AI-generated summary
While Mixture-of-Experts (MoE) architectures have become the standard for sparsity scaling in large language models, they increasingly face diminishing returns and system-level bottlenecks. In this work, we explore embedding scaling as a potent, orthogonal dimension for scaling sparsity. Through a comprehensive analysis and experiments, we identify specific regimes where embedding scaling achieves a superior Pareto frontier compared to expert scaling. We systematically characterize the critical architectural factors governing this efficacy -- ranging from parameter budgeting to the interplay with model width and depth. Moreover, by integrating tailored system optimizations and speculative decoding, we effectively convert this sparsity into tangible inference speedups.
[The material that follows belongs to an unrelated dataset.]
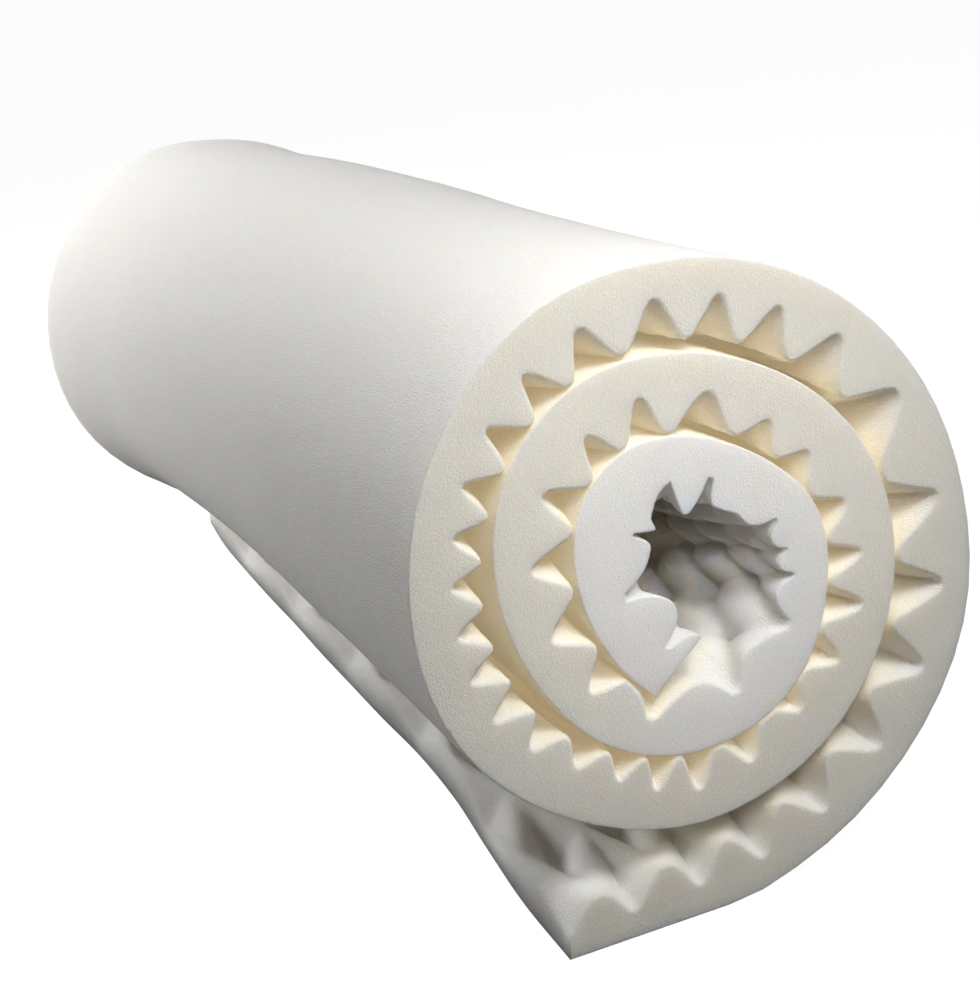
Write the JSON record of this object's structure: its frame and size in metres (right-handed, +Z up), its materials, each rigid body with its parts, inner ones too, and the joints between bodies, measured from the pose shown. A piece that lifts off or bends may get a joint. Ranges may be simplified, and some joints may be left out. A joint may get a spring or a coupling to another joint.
{
  "type": "mattress topper",
  "caption": "Convoluted foam mattress topper rolled up with its teeth inside: smooth back outwards, open core, outer end lying flat under the roll.",
  "frame": {"origin": "bottom centre of the roll's box, on the floor", "axes": "+Z up; Y along the roll, with the spiral end that the picture shows at -Y; the flap's edge points to -X"},
  "size_m": [0.3306, 0.8, 0.3407],
  "materials": {
    "foam": "open-cell polyurethane foam, matt and finely grained, off-white cream"
  },
  "bodies": {
    "root": {"foam_pad": "foam"}
  },
  "joints": []
}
Guided by these insights, we introduce LongCat-Flash-Lite, a 68.5B parameter model with ~3B activated trained from scratch. Despite allocating over 30B parameters to embeddings, LongCat-Flash-Lite not only surpasses parameter-equivalent MoE baselines but also exhibits exceptional competitiveness against existing models of comparable scale, particularly in agentic and coding domains.
Embedding scaling can outperform mixture of experts for sparse language models, aided by system optimizations and speculative decoding, with LongCat-Flash-Lite achieving strong competitiveness.